Exercise aim
Among the following entries, count the lines that contain "piece" and report only the result.

>> START

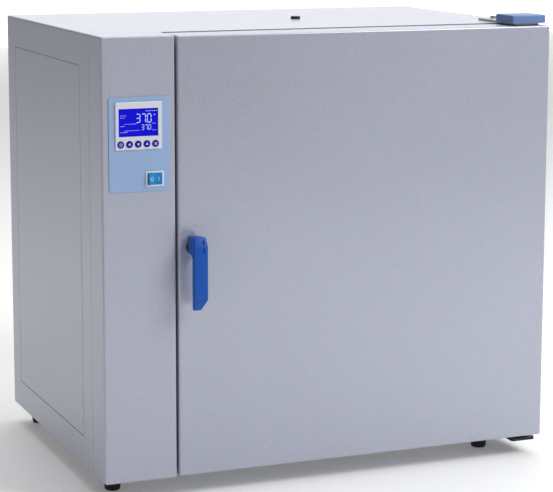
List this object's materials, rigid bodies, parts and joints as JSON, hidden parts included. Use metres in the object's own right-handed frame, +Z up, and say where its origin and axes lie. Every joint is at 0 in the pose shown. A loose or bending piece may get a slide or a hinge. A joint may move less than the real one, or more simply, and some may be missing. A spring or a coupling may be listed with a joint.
{
  "type": "laboratory incubator",
  "caption": "Bench incubator: silver steel cabinet on rubber feet, control column with display and switch, hinged insulated door with a blue turn handle, inner glass door, wire shelves.",
  "frame": {"origin": "on the ground, under the middle of the whole object's box", "axes": "+X to the right seen from the front, +Y to the rear, +Z up"},
  "size_m": [0.82, 0.625, 0.793],
  "materials": {
    "silver_paint": "satin",
    "zinc_plated_steel": "satin",
    "stainless_steel": "satin",
    "polished_wire": "polished",
    "bright_steel": "polished",
    "dark_bracket_paint": "satin",
    "mineral_wool": "matte",
    "black_rubber": "matte",
    "grey_silicone": "satin",
    "white_moulding": "satin",
    "pale_blue_moulding": "satin",
    "silver_moulding": "satin",
    "display_blue": "gloss",
    "navy_caps": "gloss",
    "cyan_rocker": "gloss",
    "blue_moulding": "satin",
    "cover_moulding": "satin",
    "black_plastic": "satin",
    "circuit_board": "satin",
    "aluminium_parts": "satin",
    "clear_glass": "polished",
    "silicone_tube": "satin"
  },
  "bodies": {
    "cabinet": {"outer_case": "silver_paint", "service_panel": "silver_paint", "control_column": "silver_paint", "rear_panel": "silver_paint", "base_pan": "zinc_plated_steel", "front_frame": "zinc_plated_steel", "latch_keeper": "zinc_plated_steel", "electrics_plate": "zinc_plated_steel", "m6_screws": "zinc_plated_steel", "m4_screws": "zinc_plated_steel", "upper_hinge_bracket": "zinc_plated_steel", "chamber_liner": "stainless_steel", "floor_baffle": "stainless_steel", "shelf_uprights": "stainless_steel", "shelf_clips": "stainless_steel", "heater_element": "stainless_steel", "temperature_probe": "stainless_steel", "glass_keeper": "stainless_steel", "glass_hinge_blocks": "stainless_steel", "shelf_lower": "polished_wire", "shelf_upper": "polished_wire", "hinge_pins": "bright_steel", "lower_hinge_bracket": "dark_bracket_paint", "insulation_slabs": "mineral_wool", "feet": "black_rubber", "glass_seal": "grey_silicone", "throat_frame": "white_moulding", "switch_housing": "white_moulding", "control_plate": "pale_blue_moulding", "controller_bezel": "silver_moulding", "display_window": "display_blue", "hinge_cover": "cover_moulding", "controller_back": "black_plastic", "solid_state_relay": "black_plastic", "terminal_block": "black_plastic", "mains_inlet": "black_plastic", "fuse_holder": "black_plastic", "control_board": "circuit_board", "heat_sink": "aluminium_parts", "power_supply": "aluminium_parts", "vent_tube": "silicone_tube"},
    "door": {"door_skin": "silver_paint", "door_inner_panel": "stainless_steel", "door_insulation": "mineral_wool", "door_gasket": "grey_silicone", "hinge_bushes": "black_plastic", "spindle_sleeve": "black_plastic"},
    "latch": {"handle": "blue_moulding", "latch_spindle": "bright_steel", "latch_finger": "bright_steel"},
    "glass_door": {"glass_pane": "clear_glass", "glass_hinge_leaves": "stainless_steel"},
    "glass_latch": {"glass_knob": "black_plastic"},
    "power_rocker": {"rocker": "cyan_rocker"},
    "vent_stopper": {"vent_plug": "black_plastic"},
    "button_1": {"key_1": "navy_caps"},
    "button_2": {"key_2": "navy_caps"},
    "button_3": {"key_3": "navy_caps"},
    "button_4": {"key_4": "navy_caps"},
    "button_5": {"key_5": "navy_caps"}
  },
  "joints": [
    {"name": "door_swing", "type": "hinge", "parent": "cabinet", "child": "door", "pos_m": [0.388, -0.2425, 0.406], "axis": [0, 0, 1], "range_deg": [0, 115]},
    {"name": "latch_turn", "type": "hinge", "parent": "door", "child": "latch", "pos_m": [-0.2565, -0.2675, 0.426], "axis": [0, -1, 0], "range_deg": [0, 90]},
    {"name": "glass_door_swing", "type": "hinge", "parent": "cabinet", "child": "glass_door", "pos_m": [0.3401, -0.1795, 0.406], "axis": [0, 0, 1], "range_deg": [0, 92]},
    {"name": "glass_latch_turn", "type": "hinge", "parent": "glass_door", "child": "glass_latch", "pos_m": [-0.1922, -0.173, 0.406], "axis": [0, -1, 0], "range_deg": [0, 90]},
    {"name": "rocker_tip", "type": "hinge", "parent": "cabinet", "child": "power_rocker", "pos_m": [-0.32095, -0.2678, 0.5439], "axis": [0, 0, -1], "range_deg": [0, 14]},
    {"name": "vent_plug_lift", "type": "slide", "parent": "cabinet", "child": "vent_stopper", "axis": [0, 0, 1], "range_m": [0, 0.012]},
    {"name": "key_1_press", "type": "slide", "parent": "cabinet", "child": "button_1", "axis": [0, 1, 0], "range_m": [0, 0.0008], "stiffness_N_per_m": 500},
    {"name": "key_2_press", "type": "slide", "parent": "cabinet", "child": "button_2", "axis": [0, 1, 0], "range_m": [0, 0.0008], "stiffness_N_per_m": 500},
    {"name": "key_3_press", "type": "slide", "parent": "cabinet", "child": "button_3", "axis": [0, 1, 0], "range_m": [0, 0.0008], "stiffness_N_per_m": 500},
    {"name": "key_4_press", "type": "slide", "parent": "cabinet", "child": "button_4", "axis": [0, 1, 0], "range_m": [0, 0.0008], "stiffness_N_per_m": 500},
    {"name": "key_5_press", "type": "slide", "parent": "cabinet", "child": "button_5", "axis": [0, 1, 0], "range_m": [0, 0.0008], "stiffness_N_per_m": 500}
  ],
  "couplings": [
    {"joint": "glass_door_swing", "follows": "door_swing", "ratio": 0.8}
  ]
}
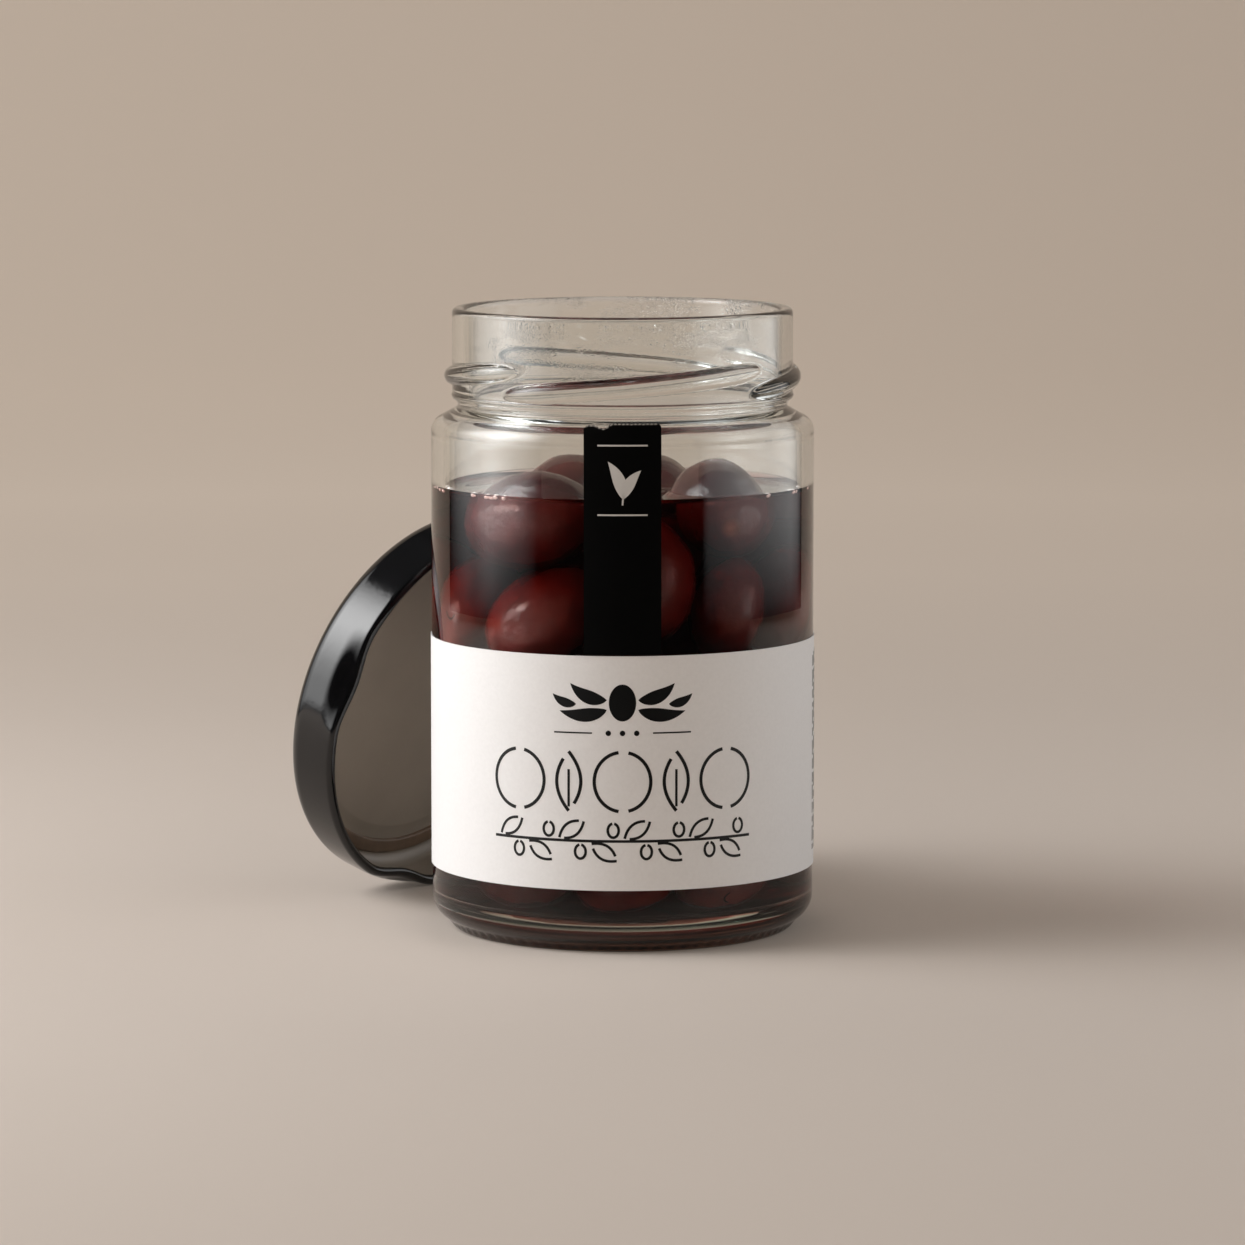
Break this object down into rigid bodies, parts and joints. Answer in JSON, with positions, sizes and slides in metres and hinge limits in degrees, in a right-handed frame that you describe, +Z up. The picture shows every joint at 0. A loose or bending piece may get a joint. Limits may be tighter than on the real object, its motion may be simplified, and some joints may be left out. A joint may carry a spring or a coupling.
{
  "type": "jar of olives",
  "caption": "Open threaded glass jar filled with dark olives, with a wrap-round label, a torn seal strip and its twist cap leaning on it.",
  "frame": {"origin": "centre of the whole set's footprint box, on the surface that it stands on", "axes": "+Z up along the jar's axis, -Y towards the jar's front with the seal strip, +X to the jar's right as seen from the front"},
  "size_m": [0.1, 0.1076, 0.117],
  "materials": {
    "glass": "clear polished flint glass",
    "olive_skin": "wet dark maroon olive skin",
    "white_paper": "satin white label paper",
    "black_paper": "satin black printed paper",
    "black_lacquer": "satin black lacquered tinplate, greige lacquer inside",
    "sealing_compound": "soft brown sealing compound"
  },
  "bodies": {
    "root": {"glass_jar": "glass", "olives": "olive_skin", "label": "white_paper", "seal_strip": "black_paper", "cap": "black_lacquer", "cap_seal": "sealing_compound"}
  },
  "joints": []
}
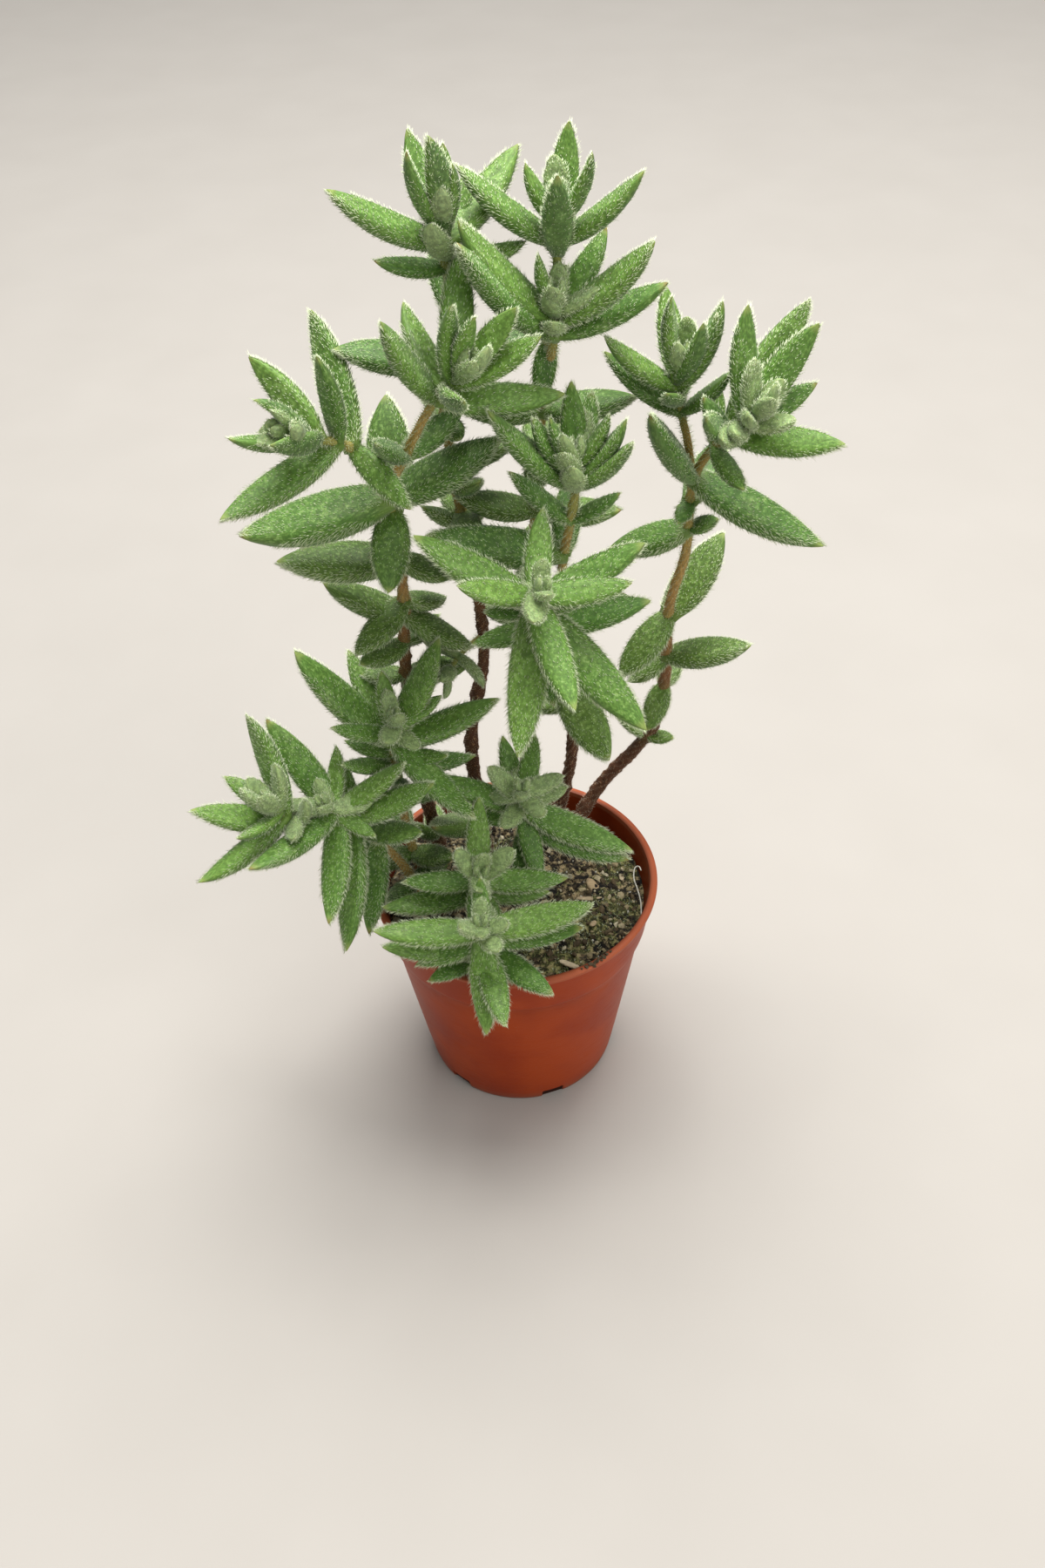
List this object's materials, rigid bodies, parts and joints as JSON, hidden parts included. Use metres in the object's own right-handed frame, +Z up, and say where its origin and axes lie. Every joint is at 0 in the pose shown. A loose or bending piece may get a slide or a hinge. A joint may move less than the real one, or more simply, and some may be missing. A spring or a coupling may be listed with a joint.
{
  "type": "potted crassula mesembryanthemoides",
  "caption": "Small upright succulent with pointed, thick, bristly leaves in crossed pairs on thin woody stems, growing from soil in a round tapered nursery pot.",
  "frame": {"origin": "centre of the pot's underside, on the surface that the pot stands on", "axes": "+Z up along the pot's axis, +Y away from the picture's camera, +X to its right"},
  "size_m": [0.1068, 0.0681, 0.1887],
  "materials": {
    "pot": "satin",
    "soil": "matte",
    "leafy_stems": "matte"
  },
  "bodies": {
    "root": {"pot": "pot", "soil": "soil", "spray_middle": "leafy_stems", "spray_left": "leafy_stems", "spray_right": "leafy_stems", "spray_front": "leafy_stems", "spray_rear": "leafy_stems", "spray_small_left": "leafy_stems", "spray_low_left": "leafy_stems", "spray_low_front": "leafy_stems", "spray_low_back": "leafy_stems", "spray_low_middle": "leafy_stems"}
  },
  "joints": []
}
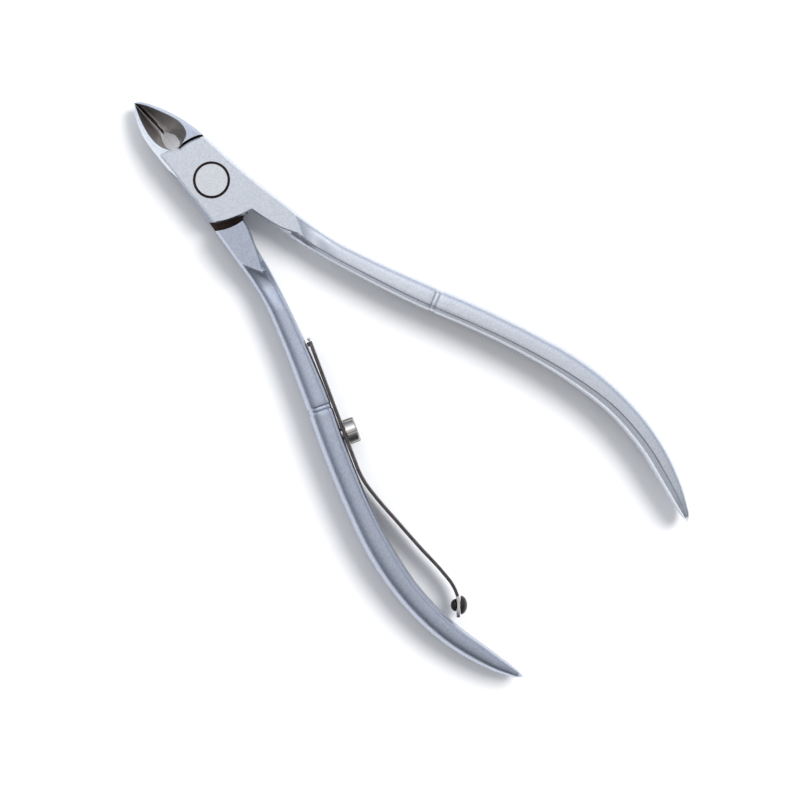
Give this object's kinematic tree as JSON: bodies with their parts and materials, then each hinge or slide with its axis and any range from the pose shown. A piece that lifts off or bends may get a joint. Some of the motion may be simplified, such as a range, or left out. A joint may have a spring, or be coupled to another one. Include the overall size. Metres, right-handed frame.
{
  "type": "cuticle nipper",
  "caption": "Cuticle nipper: crossed steel levers in a lap joint, hollow-ground jaws that meet edge to edge, and a leaf spring that swivels on its screw and ends in a bumper.",
  "frame": {"origin": "on the pivot axis, in the joint's rear face", "axes": "+Z along the pivot axis out of the joint's front face, +Y towards the jaws' tip, +X towards the front lever's handle"},
  "size_m": [0.0483, 0.1084, 0.008],
  "materials": {
    "front_lever_steel": "satin, fine bead-blasted",
    "rear_lever_steel": "satin, fine bead-blasted",
    "pin_steel": "satin, ground flush",
    "spring_steel": "blued and lightly polished",
    "polished_nickel": "polished",
    "black_plastic": "moulded, semi-gloss"
  },
  "bodies": {
    "rear_lever": {"rear_lever": "rear_lever_steel", "pivot_pin": "pin_steel", "spring_screw": "polished_nickel"},
    "front_lever": {"front_lever": "front_lever_steel"},
    "spring": {"leaf_spring": "spring_steel", "bumper": "black_plastic"}
  },
  "joints": [
    {"name": "lever_pivot", "type": "hinge", "parent": "rear_lever", "child": "front_lever", "pos_m": [0, 0, 0.0032], "axis": [0, 0, 1], "range_deg": [0, 20]},
    {"name": "spring_swivel", "type": "hinge", "parent": "rear_lever", "child": "spring", "pos_m": [-0.0121, -0.04335, 0.0032], "axis": [-0.9229, 0.385, 0], "range_deg": [0, 145]}
  ]
}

>> END

Reply to the exercise
4